One can visualise the tremendous energy and enthusiasm of this man, for it would seem he viewed it not merely as the parish church of the old capital, but as the mother church of the diocese that had not as yet been created. It is reasonable to suppose that the old pioneer, after the visit of Bishop Willis, felt that the reward of his arduous labours in the heat and burden of the day would be his promotion to episcopal dignity.

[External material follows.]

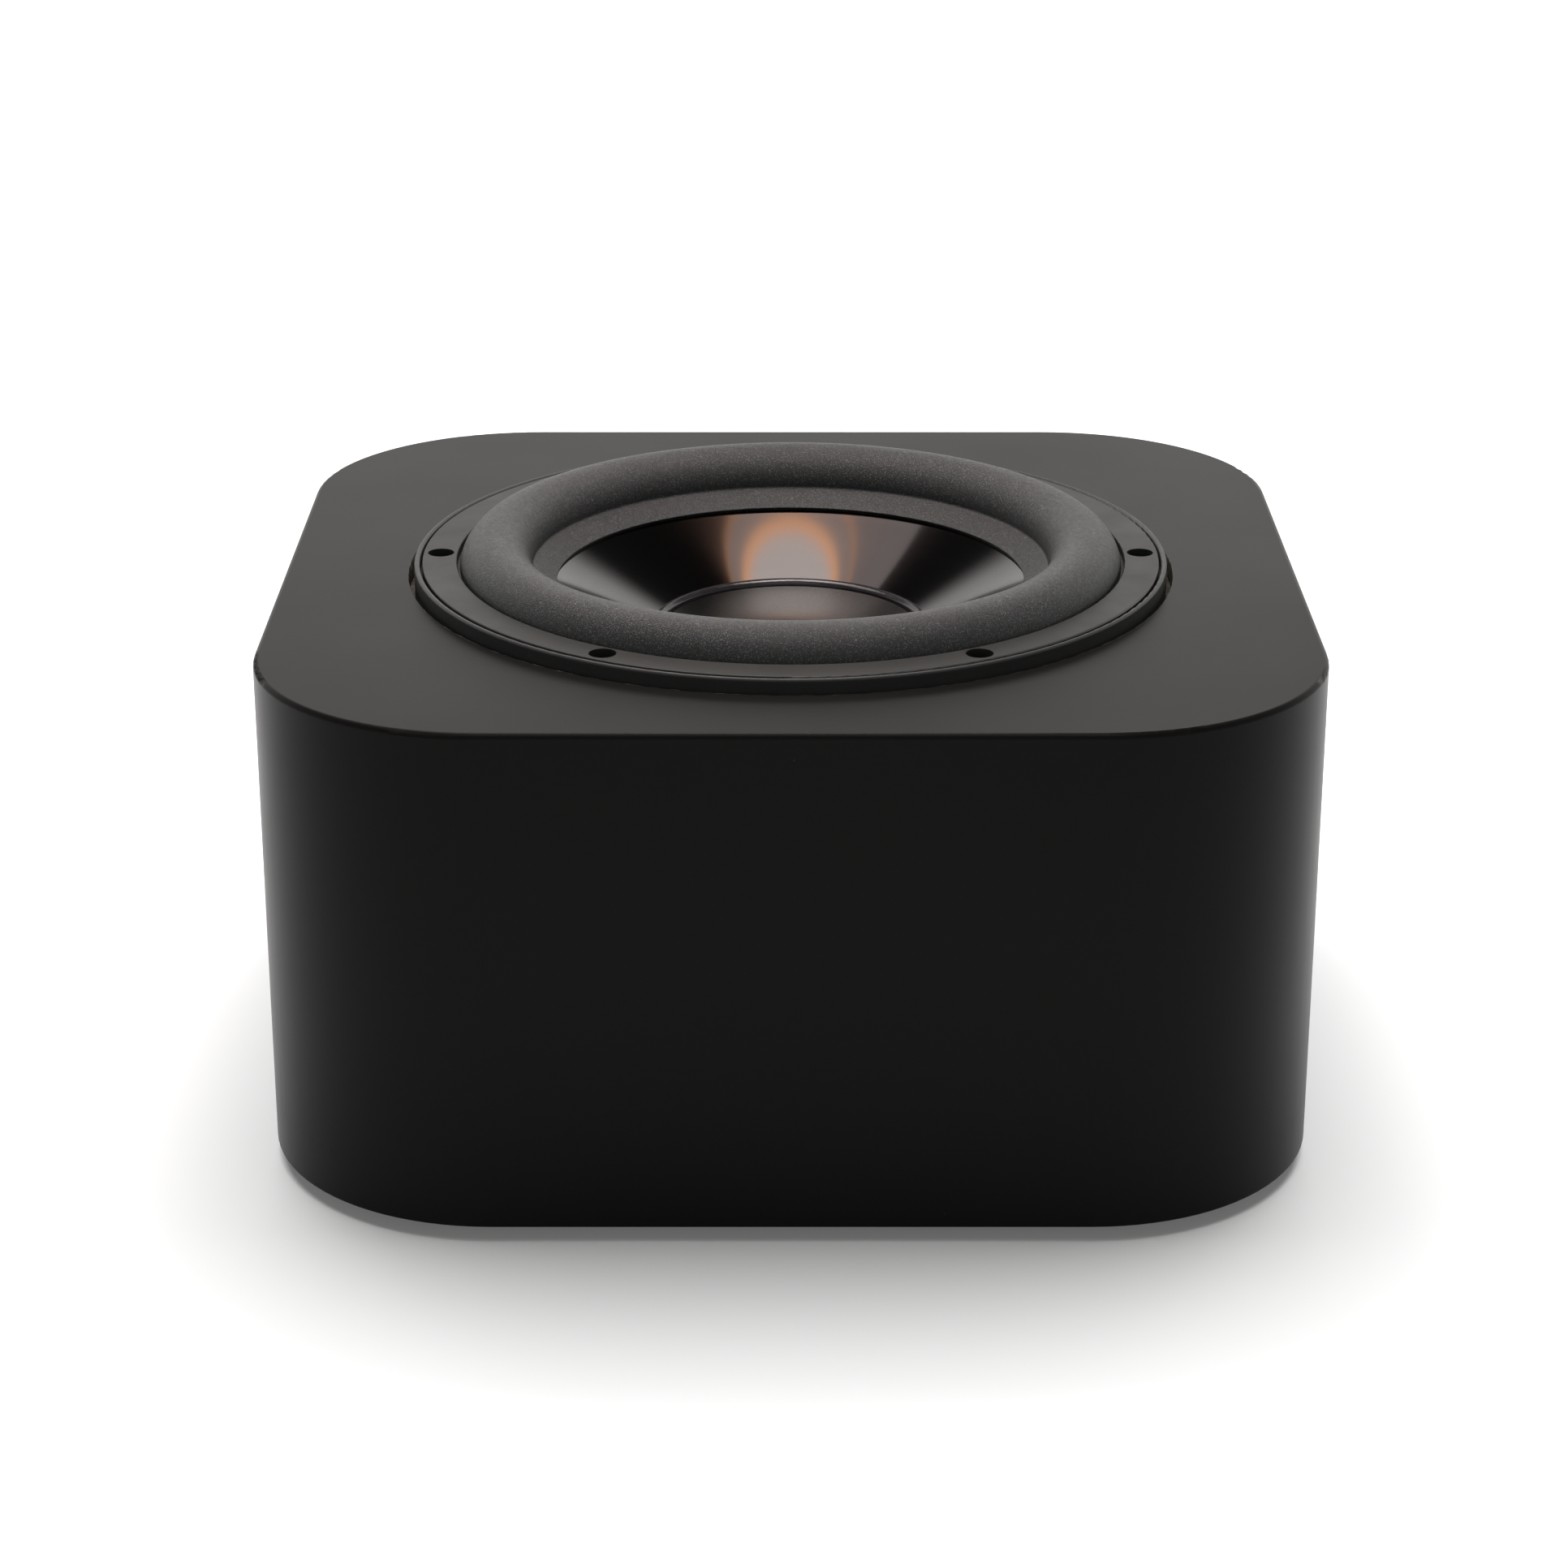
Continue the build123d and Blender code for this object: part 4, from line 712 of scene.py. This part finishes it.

 His great day was on Sunday, June 19, 1904, when with quiet and dignified ceremonial his church was consecrated to the Holy Redeemer by Bishop Willis, now of Tonga, who said, inter alia, "The consecration of this first stone church for the use of the Anglican communion, not only in the Colony of Fiji, but in the Western Pacific, is an event that should be regarded with interest and sympathy by the whole Anglican communion. . . . You have not erected a structure that the first hurricane might sweep away, but one that bears witness that the Anglican Church has at length a firm foundation in the Western Pacific."
This emblem of the "firm foundation" has a beauty all its own. It is a calamity that, owing to lack of funds, another huge parish has had to be added to it; the whole under the supervision of one priest. It would be hateful to see it become a ruined mass of tumbled masonry in a tropical wilderness: what an unworthy end to a great pioneer's dream!
The Diocese was formed, but the clock could not be put back. The newly arrived bishop created the archdeaconry of Fiji, and Floyd became the first archdeacon. He passed to his rest on October 9, 1909, and his body was carried to the headland over the sea, with its palms and wild citron, facing the rising sun and with the moon in its turn making a long silvery trail from the horizon to his feet--"a most lovely spot."